February 8, 2007

Lectures: Former Cub, 'Lost' author and first person accounts of Iraq war

Feb. 20 - Former Cub Girardi to receive alumni award, give talk

Joe Girardi, an alumnus and former catcher for the Chicago Cubs, will receive the Distinguished Alumnus Award Feb. 20 from the department of industrial engineering and management sciences in the McCormick School of Engineering and Applied Science.

Girardi, who graduated from the University in 1986 with a bachelor’s degree in industrial engineering, will be honored at a special event at 3:30 p.m. in Room M345 of the Technological Institute. After receiving his award, he will discuss the influence his Northwestern education has had on his career. Faculty, staff and students are invited to attend.

While at Northwestern Girardi played baseball and was a three-time Academic All-American and two-time All-Big 10 selection. He played for 15 seasons as a catcher with the Chicago Cubs, Colorado Rockies, St. Louis Cardinals and New York Yankees. Girardi was a member of three World Series Championship squads in New York. He retired as a catcher in 2004.

In 2006, Girardi was manager of the Florida Marlins and received the National League Manager of the Year Award. He now works as a broadcaster for the YES Network.

Feb. 20 - “Lost” author to discuss history, Holocaust, memory

Daniel Mendelsohn — whose highly acclaimed book “Lost: A Search for Six out of Six Million” describes his quest to discover the history of the part of his family killed by the Nazis — will talk about the making of the book Feb. 20.

Free and open to the public, Mendelsohn will speak on “Lost Between Memory and History: Writing the Holocaust for the Next Generation” when he delivers The Allan Harris Memorial Lecture in Jewish Studies at 5 p.m. in the McCormick Tribune Center Forum.
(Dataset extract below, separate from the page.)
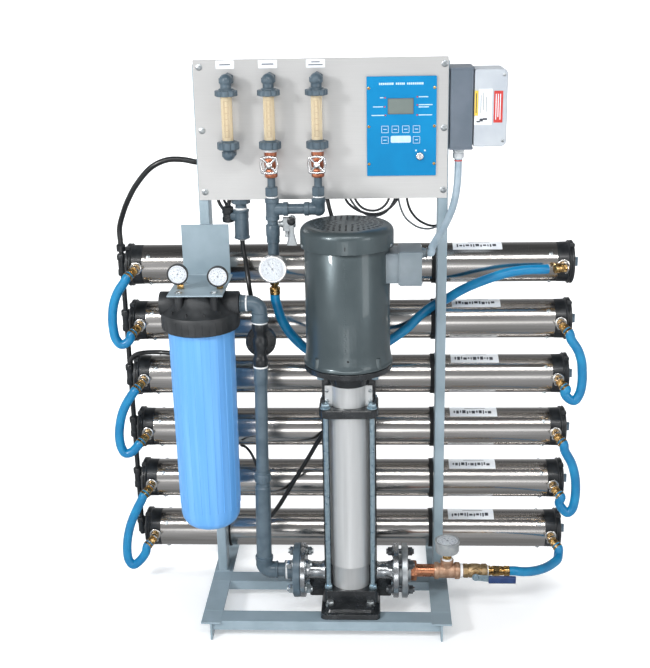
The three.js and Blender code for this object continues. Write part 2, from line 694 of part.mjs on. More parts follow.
add("permeate_manifold", "blackPlastic", permeateManifold());
const permeateStart = V(MANIFOLD_X, 0, 945 + GAP);
const permeateEnd = V(METER_X[0] - 21 - GAP, -104, 1200);
const permeateHose = along(permeateStart, V(0, 0, 1), PERMEATE_ROUTE, permeateEnd, V(-1, 0, 0), 7);
add("permeate_hose", "blackPlastic", permeateHose);
add("permeate_outlet", "greyPvc", permeateOutlet());
const sensorStart = V(OUTLET_TEE.x, OUTLET_TEE.y, OUTLET_TEE.bottom - GAP);
const sensorEnd = V(feedX(750), -190, 784 + GAP);
const sensorTube = along(sensorStart, V(0, 0, -1), SENSOR_ROUTE, sensorEnd, V(0, 0, 1), 6);
add("sensor_tube", "blackPlastic", sensorTube);
add("filter_bracket", "framePaint", filterBracket());
add("filter_head", "blackPlastic", filterHead());
add("filter_sump", "bluePlastic", filterSump());
add("filter_cartridge", "white", filterCartridge());
add("filter_gauge_left", "chrome", filterGauge(-338, 936));
add("filter_gauge_right", "chrome", filterGauge(-243, 930));
add("pump_base", "castIron", pumpBase());
add("pump_sleeve", "stainless", pumpSleeve());
add("motor_stool", "castIron", motorStool());
add("coupling_guard", "stainless", couplingGuard());
add("pump_rotor", "stainless", pumpRotor());
add("motor_body", "motorPaint", motorBody());
add("fan_cover", "motorPaint", fanCover());
add("inlet_elbow", "greyPvc", inletElbow());
add("inlet_valve", "blackPlastic", inletValve());
add("inlet_pipework", "greyPvc", inletPipework());
add("outlet_pipework", "brass", outletPipework());
add("outlet_valve_lever", "handleBlue", outletLever());
METER_X.forEach((x, i) => {
  add(`flowmeter_${i + 1}`, "amber", flowmeter(x, i === 0));
  add(`flowmeter_float_${i + 1}`, "stainless", flowmeterFloat(x));
});
METER_X.slice(1).forEach((x, i) => add(`valve_handwheel_${i + 1}`, "chrome", handwheel(x)));
add("panel_pipework", "greyPvc", panelPipework());
add("sample_valve_lever", "chrome", sampleLever());
add("controller", "blueFace", controller());
add("controller_key_switch", "chrome", keySwitch());
add("starter_box", "greyPlastic", starterBox());
add("starter_cover", "greyPlastic", starterCover());
const conduitStart = STARTER.gland.clone().setZ(1172 - GAP);
const conduitEnd = V(250 + GAP, PUMP.y, 974);
const conduit = along(conduitStart, V(0, 0, -1), CONDUIT_ROUTE, conduitEnd, V(1, 0, 0), 9);
add("motor_conduit", "greyPlastic", conduit);

unit.position.set(-ORIGIN.x, -ORIGIN.y, 0);
export default unit;
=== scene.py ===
"""Looks of a reverse osmosis unit: six membrane housings on a painted stand, with a vertical pump, a sediment
filter, an instrument panel, and the hoses and cables between them.

Sizes are millimetres, laid out like the part itself: X is zero on the stand's centre plane, Y is zero on the
housings' axes and Z is zero on the floor. piece() turns them into metres in the part's own frame.
"""
import json
import math

import bmesh
import bpy
import numpy as np
from mathutils import Matrix, Vector

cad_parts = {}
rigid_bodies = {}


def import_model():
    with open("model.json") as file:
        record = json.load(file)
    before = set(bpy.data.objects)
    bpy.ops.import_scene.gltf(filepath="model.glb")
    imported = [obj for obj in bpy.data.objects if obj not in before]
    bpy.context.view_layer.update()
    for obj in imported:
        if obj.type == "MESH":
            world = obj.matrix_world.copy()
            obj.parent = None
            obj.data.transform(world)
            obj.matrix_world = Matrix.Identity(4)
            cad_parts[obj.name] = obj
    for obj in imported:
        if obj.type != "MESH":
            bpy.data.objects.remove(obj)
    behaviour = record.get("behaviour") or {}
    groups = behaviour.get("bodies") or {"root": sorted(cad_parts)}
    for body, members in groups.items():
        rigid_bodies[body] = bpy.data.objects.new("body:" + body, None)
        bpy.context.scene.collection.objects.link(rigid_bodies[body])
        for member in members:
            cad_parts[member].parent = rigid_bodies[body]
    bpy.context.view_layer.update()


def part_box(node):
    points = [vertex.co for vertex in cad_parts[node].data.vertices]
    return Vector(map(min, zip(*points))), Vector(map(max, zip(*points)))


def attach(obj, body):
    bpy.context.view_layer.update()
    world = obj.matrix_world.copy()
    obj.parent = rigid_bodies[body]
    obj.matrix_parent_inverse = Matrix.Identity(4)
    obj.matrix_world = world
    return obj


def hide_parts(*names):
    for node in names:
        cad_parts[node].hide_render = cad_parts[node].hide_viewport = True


for left_over in list(bpy.data.objects):
    bpy.data.objects.remove(left_over)
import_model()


# Camera: a standing photographer a little to the right of the unit, with a short telephoto lens,
# looking down at it by about 18 degrees.
CAMERA_PLACE = Vector((0.0857, -2.7495, 1.6099))
CAMERA_PITCH = math.radians(17.976)
CAMERA_YAW = math.radians(2.883)
CAMERA_ROLL = math.radians(-1.117)
CAMERA_LENS = 60.27

ahead = Vector((-math.sin(CAMERA_YAW) * math.cos(CAMERA_PITCH),
                math.cos(CAMERA_YAW) * math.cos(CAMERA_PITCH), -math.sin(CAMERA_PITCH)))
level = Vector((math.cos(CAMERA_YAW), math.sin(CAMERA_YAW), 0))
above = level.cross(ahead)
camera_right = level * math.cos(CAMERA_ROLL) + above * math.sin(CAMERA_ROLL)
camera_up = above * math.cos(CAMERA_ROLL) - level * math.sin(CAMERA_ROLL)
camera = bpy.data.objects.new("camera", bpy.data.cameras.new("camera"))
camera.data.lens = CAMERA_LENS
camera.data.clip_end = 60
camera.matrix_world = Matrix.Translation(CAMERA_PLACE) @ Matrix(
    (camera_right, camera_up, -ahead)).transposed().to_4x4()
bpy.context.scene.collection.objects.link(camera)
bpy.context.scene.camera = camera


# Surfaces and finishes. A surface is an array of points and the faces over them; a finish is a material
# whose pattern is worked out from Object coordinates, which are metres in the part's frame.
def middle(node):
    """Middle of a CAD node's box, in millimetres."""
    low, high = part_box(node)
    return 500 * (np.array(low) + np.array(high))


LAYOUT_ZERO = np.array([middle("base_frame")[0], middle("housing_shell_1")[1], 0])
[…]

In describing the search to discover his relatives and his attempts to better comprehend the history of the Holocaust, Mendelsohn traveled to a dozen countries and four continents. Upon meeting people who knew his great uncle and the experiences he and his family had undergone first-hand, Mendelsohn became obsessed with discovering not only how they lived but also how they met their deaths.

He will discuss the limitations of both memory and history and the responsibilities and difficulties of transmitting stories of the Holocaust to the next generation.

Mendelsohn’s work has appeared in The New Yorker, New York Times, Esquire and Travel and Leisure.

Feb. 12, 26 - Lecture series includes first person accounts of war in Iraq

Three speakers with three distinct points of view will discuss the war in Iraq and a U.S. career diplomat will talk about the future of U.S. foreign policy in a series of free, public lectures titled “The United States and the Battle for Iraq.”

New York Times war correspondent Dexter Filkins speaks Feb. 12; Iraqi journalist Huda Ahmed speaks Feb. 12; and Marine Capt. James Haunty, now a student in the Kellogg School of Management, speaks Feb. 26.

The guests will reflect on their time in the vortex of America’s most intense war since Vietnam. Each has intimate personal experience of the Iraq war.

All lectures except the Feb. 12 lecture with Dexter Filkins will take place in Room 122 of University Hall. Filkins’ Feb. 19 lecture will be held at McCormick Tribune Center Forum. All lectures begin at 7 p.m.